» Exercise details
Print again only this span: the line with "Recreate this object", the line with "inner_pack_t = 1.0; // [0.6:0.1:6]", and all lines between them, exactly as given.
======== Data in this exercise ========
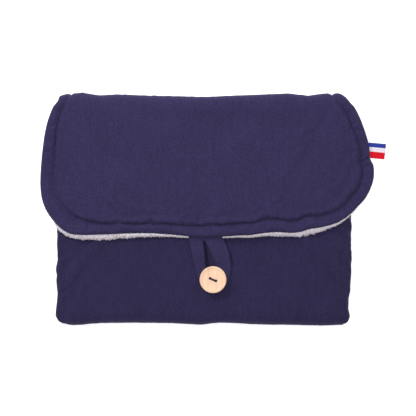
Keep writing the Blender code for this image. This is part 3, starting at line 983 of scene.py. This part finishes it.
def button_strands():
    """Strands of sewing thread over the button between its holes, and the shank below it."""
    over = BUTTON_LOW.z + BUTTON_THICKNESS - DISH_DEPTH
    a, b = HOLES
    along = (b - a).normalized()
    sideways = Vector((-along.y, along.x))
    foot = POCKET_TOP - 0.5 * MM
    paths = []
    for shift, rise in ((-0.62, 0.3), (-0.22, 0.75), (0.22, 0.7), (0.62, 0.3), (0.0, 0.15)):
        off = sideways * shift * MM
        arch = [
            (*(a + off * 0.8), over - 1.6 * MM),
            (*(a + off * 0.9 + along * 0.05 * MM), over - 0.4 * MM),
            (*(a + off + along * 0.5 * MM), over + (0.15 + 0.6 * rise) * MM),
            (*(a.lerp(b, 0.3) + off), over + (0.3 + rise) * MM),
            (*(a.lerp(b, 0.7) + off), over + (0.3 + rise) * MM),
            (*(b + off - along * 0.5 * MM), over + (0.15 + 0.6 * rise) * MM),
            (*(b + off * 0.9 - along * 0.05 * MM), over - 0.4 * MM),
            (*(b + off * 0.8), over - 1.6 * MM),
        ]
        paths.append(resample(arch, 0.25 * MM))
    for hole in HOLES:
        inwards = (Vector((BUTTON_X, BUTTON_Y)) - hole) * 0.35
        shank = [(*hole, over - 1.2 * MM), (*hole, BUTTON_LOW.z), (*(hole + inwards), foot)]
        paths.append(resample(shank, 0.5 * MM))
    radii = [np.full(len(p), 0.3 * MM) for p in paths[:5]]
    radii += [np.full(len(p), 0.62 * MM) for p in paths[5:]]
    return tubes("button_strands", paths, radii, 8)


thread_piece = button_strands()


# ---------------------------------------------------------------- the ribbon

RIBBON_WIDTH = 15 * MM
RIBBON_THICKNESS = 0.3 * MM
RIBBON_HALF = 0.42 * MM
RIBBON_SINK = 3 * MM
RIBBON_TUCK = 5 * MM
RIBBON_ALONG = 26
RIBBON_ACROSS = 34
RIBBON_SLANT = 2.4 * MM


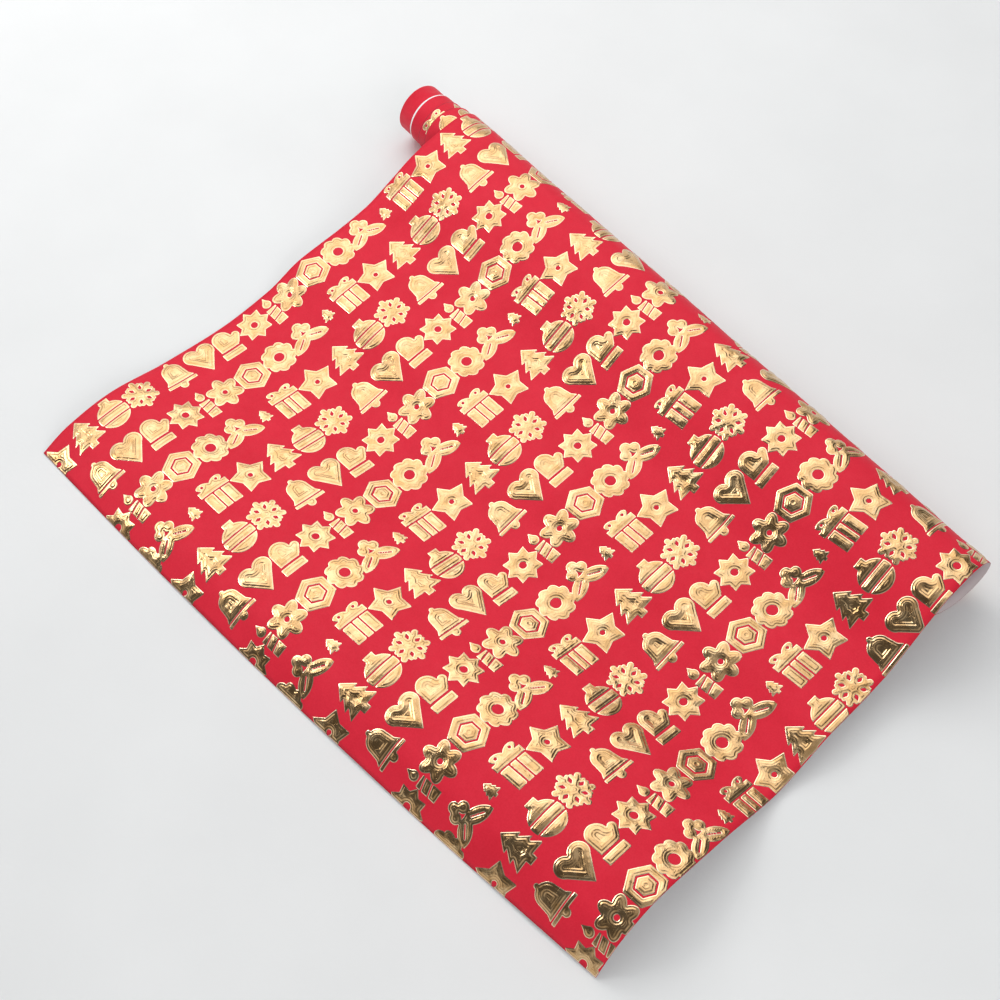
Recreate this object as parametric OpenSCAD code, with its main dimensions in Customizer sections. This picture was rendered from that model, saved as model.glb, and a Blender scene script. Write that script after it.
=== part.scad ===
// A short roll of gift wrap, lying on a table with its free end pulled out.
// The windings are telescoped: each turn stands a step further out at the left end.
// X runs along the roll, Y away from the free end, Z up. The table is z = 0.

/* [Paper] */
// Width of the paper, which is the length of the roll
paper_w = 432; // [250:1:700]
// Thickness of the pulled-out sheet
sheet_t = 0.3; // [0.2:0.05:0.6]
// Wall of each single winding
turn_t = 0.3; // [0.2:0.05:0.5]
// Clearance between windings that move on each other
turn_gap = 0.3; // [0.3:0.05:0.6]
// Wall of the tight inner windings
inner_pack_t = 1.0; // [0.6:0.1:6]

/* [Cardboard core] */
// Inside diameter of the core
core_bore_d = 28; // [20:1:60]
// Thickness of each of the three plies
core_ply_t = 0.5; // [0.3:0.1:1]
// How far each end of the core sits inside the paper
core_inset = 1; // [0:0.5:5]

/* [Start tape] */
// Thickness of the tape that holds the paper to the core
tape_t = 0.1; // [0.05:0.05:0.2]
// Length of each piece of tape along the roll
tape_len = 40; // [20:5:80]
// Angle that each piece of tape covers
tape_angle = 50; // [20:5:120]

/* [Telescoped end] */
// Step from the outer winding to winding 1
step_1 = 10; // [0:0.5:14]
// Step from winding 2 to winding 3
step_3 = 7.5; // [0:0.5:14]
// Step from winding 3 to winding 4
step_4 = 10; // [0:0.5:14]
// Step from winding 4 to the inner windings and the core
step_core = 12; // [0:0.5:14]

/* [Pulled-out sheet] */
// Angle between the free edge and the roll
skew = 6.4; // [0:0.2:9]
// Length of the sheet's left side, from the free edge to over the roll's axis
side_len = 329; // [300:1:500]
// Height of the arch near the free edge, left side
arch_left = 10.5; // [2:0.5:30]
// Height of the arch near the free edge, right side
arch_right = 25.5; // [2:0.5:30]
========
» Complete answer
Recreate this object as parametric OpenSCAD code, with its main dimensions in Customizer sections. This picture was rendered from that model, saved as model.glb, and a Blender scene script. Write that script after it.
=== part.scad ===
// A short roll of gift wrap, lying on a table with its free end pulled out.
// The windings are telescoped: each turn stands a step further out at the left end.
// X runs along the roll, Y away from the free end, Z up. The table is z = 0.

/* [Paper] */
// Width of the paper, which is the length of the roll
paper_w = 432; // [250:1:700]
// Thickness of the pulled-out sheet
sheet_t = 0.3; // [0.2:0.05:0.6]
// Wall of each single winding
turn_t = 0.3; // [0.2:0.05:0.5]
// Clearance between windings that move on each other
turn_gap = 0.3; // [0.3:0.05:0.6]
// Wall of the tight inner windings
inner_pack_t = 1.0; // [0.6:0.1:6]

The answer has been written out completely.